For best flavor, use your grounds within 15-30 minutes of grinding. If you're storing them in an airtight container, quality drops noticeably after 2-4 hours and is significantly degraded after 24 hours. Whole beans stay fresh for 2-4 weeks after roasting, but once you break them down into particles, the clock speeds up dramatically.

Do I need a dosing cup if I grind directly into my portafilter?

You don't need one, but it improves consistency. Grinding directly into a portafilter makes it hard to verify your dose weight without a portafilter-compatible scale, and you can't easily add or remove grounds. A dosing cup takes a few extra seconds but gives you full control over the dose.

What size dosing cup do I need?

Match it to your portafilter basket size. Most standard espresso baskets are 58mm, so a 58mm dosing cup is the safe choice. Some machines use 54mm or 51mm baskets, so check your portafilter first. For non-espresso brewing, size matters less. Just pick something that holds your typical dose comfortably.

Should I worry about static cling in my grind holder?

Static is more annoying than harmful, but it does cause grounds to stick to container walls, which means inconsistent doses. Darker roasts and oilier beans generate less static than light roasts. The Ross Droplet Technique (one drop of water per 10-15 grams of beans, stirred before grinding) eliminates most static regardless of the container.

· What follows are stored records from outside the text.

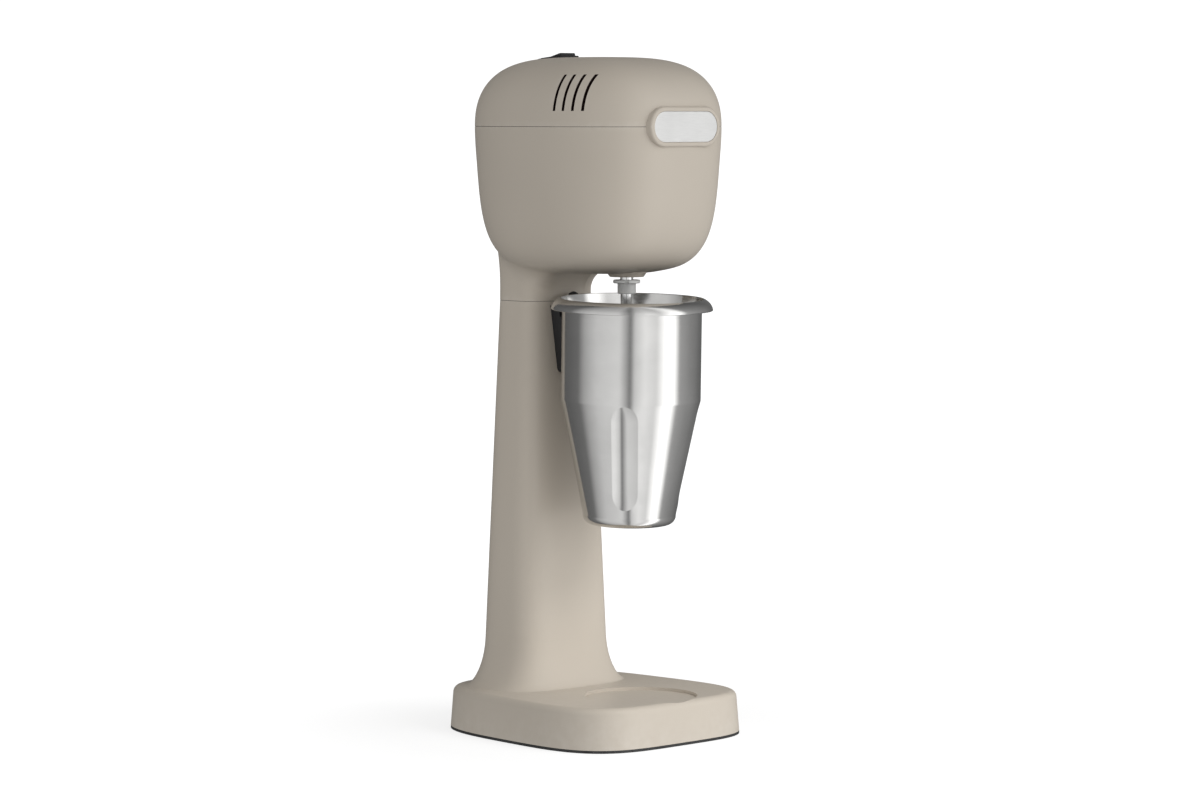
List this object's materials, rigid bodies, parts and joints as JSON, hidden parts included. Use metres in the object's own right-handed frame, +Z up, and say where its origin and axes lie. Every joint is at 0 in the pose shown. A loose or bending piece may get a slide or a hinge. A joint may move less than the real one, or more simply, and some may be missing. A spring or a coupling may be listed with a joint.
{
  "type": "milkshake mixer",
  "caption": "Countertop spindle drink mixer: barrel head with a motor over a fluted steel cup hung on a column, on a broad low base with a round tray recess.",
  "frame": {"origin": "middle of the sole's underside, on the line down the base's outline centre", "axes": "+Z up, -Y to the front (badge and cup side), +X to the right seen from behind"},
  "size_m": [0.169, 0.1977, 0.4902],
  "materials": {
    "casting_paint": "satin warm greige enamel over die-cast aluminium",
    "black_plastic": "satin black",
    "grey_plastic": "moulded light grey, fine grain",
    "stainless": "brushed and polished stainless steel",
    "polished_steel": "bright turned steel",
    "badge_metal": "bright brushed plate, blank",
    "rubber": "matt black",
    "screw_steel": "zinc plated",
    "sheet_steel": "plain sheet",
    "aluminium": "as cast",
    "lamination": "stacked electrical steel, oiled",
    "copper": "enamelled copper wire",
    "brass": "stamped brass",
    "carbon": "pressed carbon",
    "red_insulation": "varnished red wire insulation"
  },
  "bodies": {
    "housing": {"badge_bezel": "casting_paint", "badge_plate": "badge_metal", "base_column": "casting_paint", "bolt_spacers": "sheet_steel", "bottom_plate": "sheet_steel", "brush_holders": "brass", "brush_springs": "sheet_steel", "cable_gland": "black_plastic", "carbon_brushes": "carbon", "cover_screws": "screw_steel", "cup_holder": "black_plastic", "earth_screw": "brass", "field_coil_front": "copper", "field_coil_rear": "copper", "gland_nut": "black_plastic", "head_body": "casting_paint", "head_gasket": "rubber", "holder_screws": "screw_steel", "internal_leads": "red_insulation", "joint_screws": "screw_steel", "lever_pin": "polished_steel", "lower_bearing": "polished_steel", "lower_bracket": "aluminium", "microswitch": "black_plastic", "microswitch_pin": "screw_steel", "microswitch_screw": "screw_steel", "motor_mounts": "rubber", "mount_screws": "screw_steel", "neck_gasket": "rubber", "rocker_pin": "polished_steel", "rubber_sole": "rubber", "shaft_seal": "rubber", "sole_screws": "screw_steel", "stator_core": "lamination", "switch_frame": "black_plastic", "terminal_block": "grey_plastic", "terminal_screws": "brass", "through_bolts": "screw_steel", "top_cover": "casting_paint", "upper_bearing": "polished_steel", "upper_bracket": "aluminium"},
    "spindle": {"motor_shaft": "polished_steel", "rotor_core": "lamination", "armature_windings": "copper", "commutator": "copper", "cooling_fan": "grey_plastic", "drive_coupling": "grey_plastic", "agitator_shaft": "polished_steel", "agitator_disc": "polished_steel", "upper_agitator_disc": "polished_steel"},
    "rocker": {"rocker": "black_plastic"},
    "cup": {"cup": "stainless"},
    "start_lever": {"start_lever": "black_plastic"},
    "microswitch_lever": {"microswitch_lever": "sheet_steel"}
  },
  "joints": [
    {"name": "spindle_spin", "type": "hinge", "parent": "housing", "child": "spindle", "pos_m": [0, -0.038, 0.33], "axis": [0, 0, 1], "continuous": true},
    {"name": "speed_rocker", "type": "hinge", "parent": "housing", "child": "rocker", "pos_m": [0, 0.0329, 0.4848], "axis": [1, 0, 0], "range_deg": [0, 10]},
    {"name": "cup_lift", "type": "slide", "parent": "housing", "child": "cup", "axis": [0, 0, 1], "range_m": [0, 0.006]},
    {"name": "start_lever", "type": "hinge", "parent": "housing", "child": "start_lever", "pos_m": [0, 0.0184, 0.287], "axis": [1, 0, 0], "range_deg": [-6, 0]},
    {"name": "microswitch_lever", "type": "hinge", "parent": "housing", "child": "microswitch_lever", "pos_m": [0, 0.057, 0.2826], "axis": [1, 0, 0], "range_deg": [0, 10.2]}
  ],
  "couplings": [
    {"joint": "microswitch_lever", "follows": "start_lever", "ratio": -1.7}
  ]
}
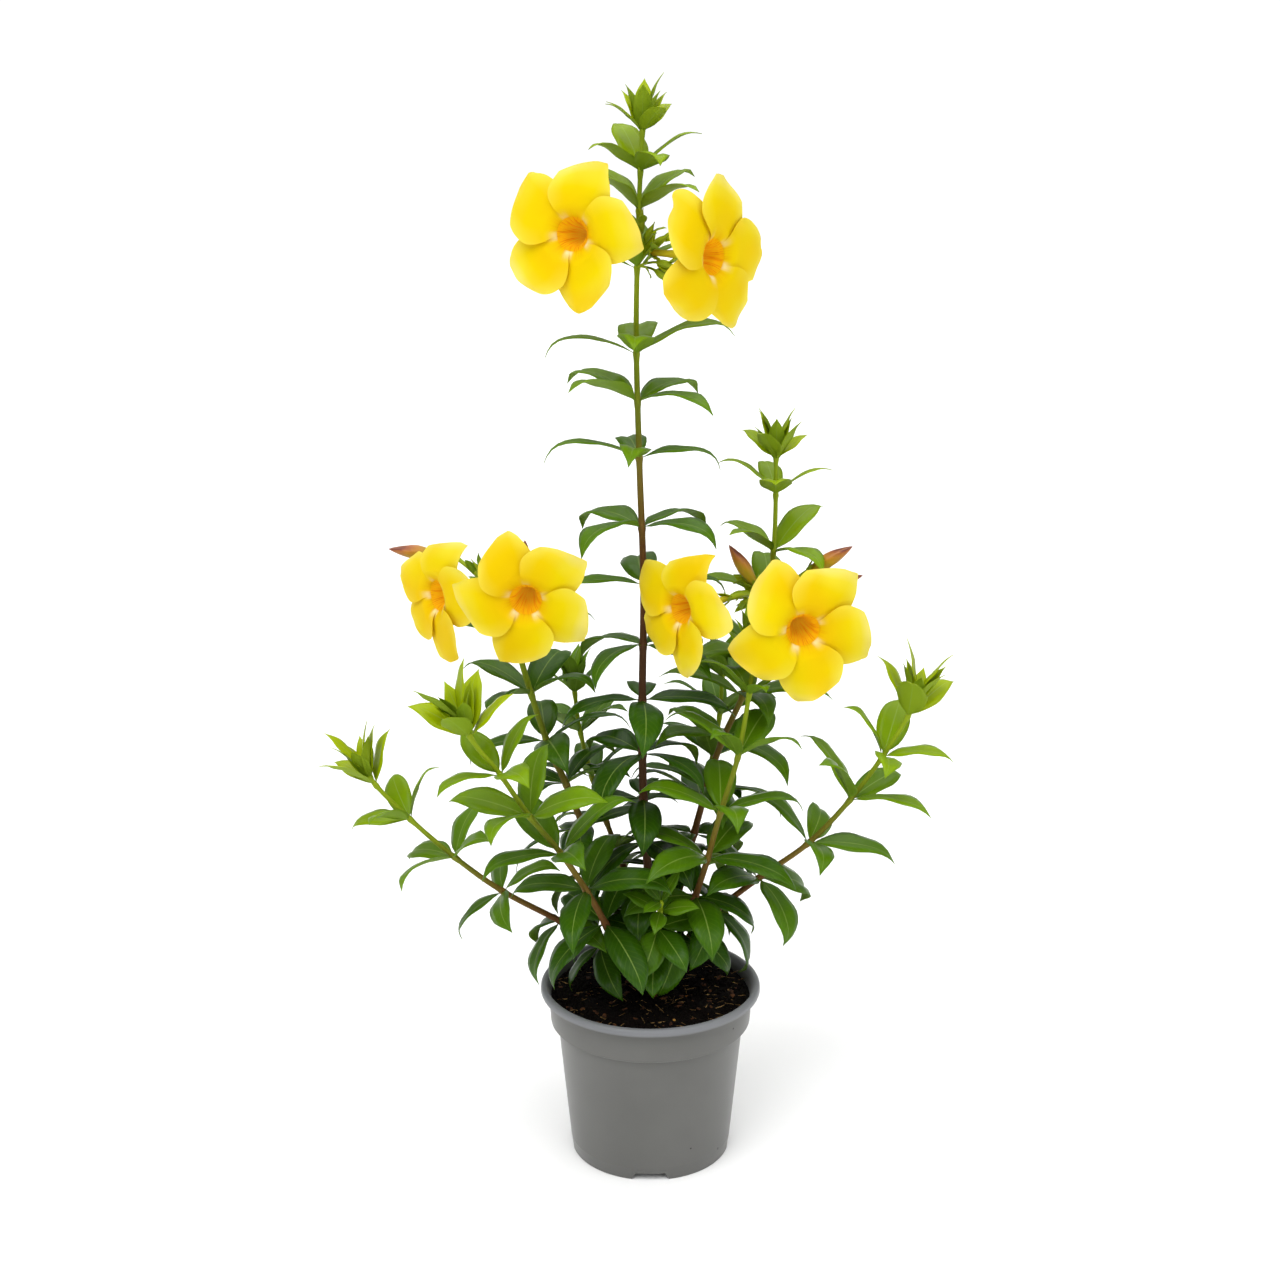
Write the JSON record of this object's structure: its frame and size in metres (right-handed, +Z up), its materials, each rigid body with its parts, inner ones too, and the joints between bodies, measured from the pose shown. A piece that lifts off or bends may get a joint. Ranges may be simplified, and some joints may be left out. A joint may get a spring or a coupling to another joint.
{
  "type": "potted allamanda",
  "caption": "Upright flowering shrub with whorled glossy leaves, yellow trumpet blooms and pointed buds, growing in a tapered plastic nursery pot of soil.",
  "frame": {"origin": "the middle of the pot's foot, on the surface that it stands on", "axes": "+Z up along the pot's axis, -Y towards the viewer of the picture, +X to that viewer's right"},
  "size_m": [0.4658, 0.3093, 0.8166],
  "materials": {
    "pot_plastic": "matt grey moulded plastic",
    "potting_soil": "damp crumbly peat with fibres and bark",
    "leaf_green": "glossy living leaves on green to red-brown stems",
    "petal_yellow": "satin yellow petals with an orange throat",
    "bud_brown": "smooth closed buds, brown to orange"
  },
  "bodies": {
    "root": {"pot": "pot_plastic", "soil": "potting_soil", "stem_leader": "leaf_green", "stem_tall_right": "leaf_green", "stem_tall_left": "leaf_green", "stem_back_right": "leaf_green", "stem_front_right": "leaf_green", "stem_far_right": "leaf_green", "stem_far_left": "leaf_green", "stem_front_left": "leaf_green", "stem_back_left": "leaf_green", "stem_low_front": "leaf_green", "bloom_top_left": "petal_yellow", "bloom_top_right": "petal_yellow", "bloom_far_left": "petal_yellow", "bloom_left": "petal_yellow", "bloom_middle": "petal_yellow", "bloom_right": "petal_yellow", "bud_far_left": "bud_brown", "bud_left": "bud_brown", "bud_middle": "bud_brown", "bud_right": "bud_brown", "bud_far_right": "bud_brown"}
  },
  "joints": []
}
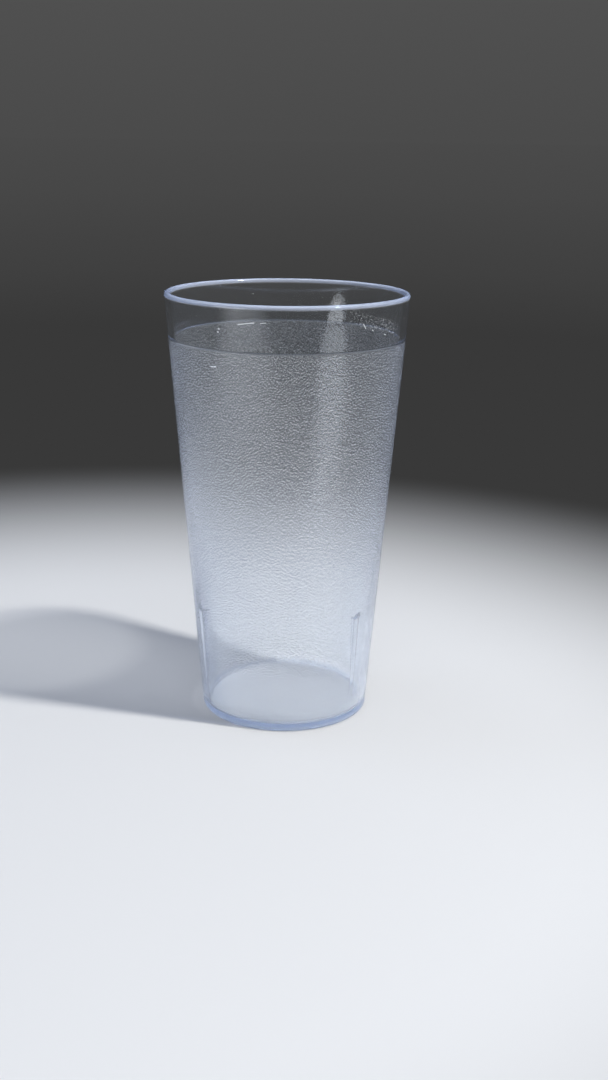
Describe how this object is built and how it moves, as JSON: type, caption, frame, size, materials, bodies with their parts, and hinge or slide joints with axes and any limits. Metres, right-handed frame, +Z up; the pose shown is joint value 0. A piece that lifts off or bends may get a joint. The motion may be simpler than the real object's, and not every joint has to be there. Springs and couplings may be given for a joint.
{
  "type": "plastic tumbler cup",
  "caption": "Clear plastic drinking tumbler: straight tapered cup with a rounded lip, a smooth band below it, a pebbled outside wall, a foot ring and inside stacking ribs.",
  "frame": {"origin": "centre of the foot, on the table", "axes": "+Z up along the cup's axis; one stacking rib lies towards +Y, the others a third of a turn either way"},
  "size_m": [0.086, 0.086, 0.154],
  "materials": {
    "clear_plastic": "clear moulded plastic with a faint blue cast: polished inside and on the band under the lip, pebbled on the outside wall"
  },
  "bodies": {
    "root": {"tumbler": "clear_plastic"}
  },
  "joints": []
}
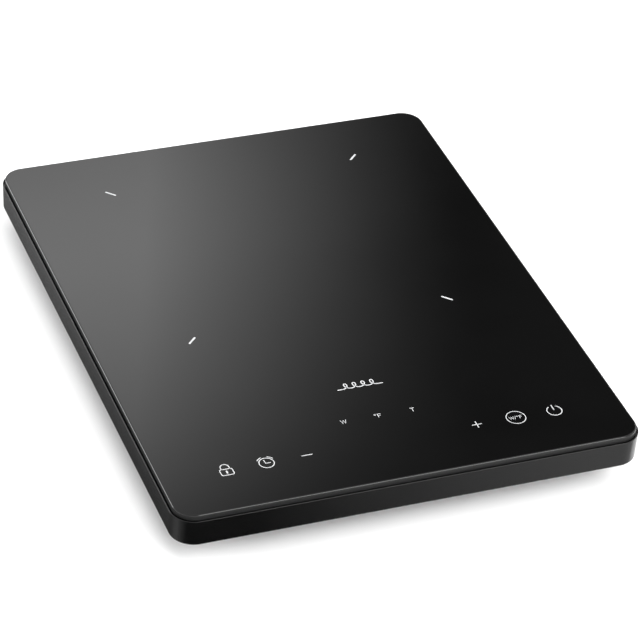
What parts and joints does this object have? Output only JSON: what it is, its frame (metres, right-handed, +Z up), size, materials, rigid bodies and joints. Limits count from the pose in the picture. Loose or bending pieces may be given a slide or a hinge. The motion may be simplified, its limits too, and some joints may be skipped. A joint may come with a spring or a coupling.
{
  "type": "induction cooktop",
  "caption": "Portable induction cooktop: a flat black glass top on a thin black plastic body, with touch keys along the front edge and a cooling fan underneath.",
  "frame": {"origin": "on the floor under the middle of the body, level with the feet", "axes": "+X to the cook's right, +Y away from the cook, +Z up; the touch keys are along the front edge at -Y"},
  "size_m": [0.283, 0.363, 0.041],
  "materials": {
    "black_glass": "polished black glass-ceramic, opaque",
    "frame_plastic": "satin black moulding",
    "tub_plastic": "fine-textured black moulding",
    "rubber": "matte",
    "silicone_seal": "black silicone bead",
    "silicone_stand": "grey-white silicone",
    "screw_steel": "zinc plated",
    "spring_steel": "plated spring wire",
    "aluminium_sheet": "mill finish",
    "aluminium_extrusion": "extruded, satin",
    "sensor_bead": "pressed cap",
    "copper_wire": "enamelled copper",
    "bearing_bronze": "sintered bronze",
    "ferrite": "dark grey ferrite",
    "mica": "pressed mica board",
    "former_plastic": "glass-filled plastic",
    "fan_plastic": "black moulding",
    "circuit_board": "green solder mask",
    "black_epoxy": "moulded epoxy",
    "red_film": "dipped resin",
    "blue_film": "dipped resin",
    "yellow_film": "moulded case",
    "display_case": "black case",
    "fuse_glass": "clear tube, plated caps",
    "terminal_plastic": "grey moulding",
    "lead_sleeve": "red braided sleeve",
    "ribbon": "grey flat cable"
  },
  "bodies": {
    "housing": {"bottom_housing": "tub_plastic", "bridge_rectifier": "black_epoxy", "buzzer": "black_epoxy", "coil_former": "former_plastic", "coil_lead_inner": "lead_sleeve", "coil_lead_outer": "lead_sleeve", "coil_screw_1": "screw_steel", "coil_screw_2": "screw_steel", "coil_screw_3": "screw_steel", "coil_shield": "aluminium_sheet", "coil_winding": "copper_wire", "control_board": "circuit_board", "cord_gland": "rubber", "dc_link_capacitor": "red_film", "display_module": "display_case", "fan_bearing": "bearing_bronze", "fan_frame": "fan_plastic", "fan_stator": "copper_wire", "ferrite_bar_1": "ferrite", "ferrite_bar_2": "ferrite", "ferrite_bar_3": "ferrite", "ferrite_bar_4": "ferrite", "ferrite_bar_5": "ferrite", "ferrite_bar_6": "ferrite", "filter_capacitor": "yellow_film", "foot_front_left": "rubber", "foot_front_right": "rubber", "foot_rear_left": "rubber", "foot_rear_right": "rubber", "glass_gasket": "silicone_seal", "glass_plate": "black_glass", "heat_sink": "aluminium_extrusion", "housing_screw_1": "screw_steel", "housing_screw_2": "screw_steel", "housing_screw_3": "screw_steel", "housing_screw_4": "screw_steel", "igbt_switch": "black_epoxy", "mains_fuse": "fuse_glass", "mains_terminal": "terminal_plastic", "mica_sheet": "mica", "pan_thermistor": "sensor_bead", "power_board": "circuit_board", "resonant_capacitor": "blue_film", "ribbon_cable": "ribbon", "sensor_holder": "silicone_stand", "smoothing_choke": "copper_wire", "standby_transformer": "ferrite", "surge_varistor": "blue_film", "top_frame": "frame_plastic", "touch_spring_lock": "spring_steel", "touch_spring_minus": "spring_steel", "touch_spring_mode": "spring_steel", "touch_spring_plus": "spring_steel", "touch_spring_power": "spring_steel", "touch_spring_timer": "spring_steel"},
    "fan": {"fan_rotor": "fan_plastic", "fan_shaft": "screw_steel", "fan_magnet": "ferrite"}
  },
  "joints": [
    {"name": "fan_spin", "type": "hinge", "parent": "housing", "child": "fan", "pos_m": [-0.063, -0.092, 0.0172], "axis": [0, 0, 1], "continuous": true}
  ]
}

Pick the Right Holder for Your Setup

The best coffee grind holder is the one that fits your specific brewing routine. Espresso drinkers benefit most from a precision dosing cup. Pour-over and drip brewers need a clean-catching vessel with a wide mouth. And if you're just getting started, a ceramic ramekin from your kitchen does the job until you decide to invest in something purpose-built. Don't overthink it. Just stop grinding into thin air and losing grounds all over your counter.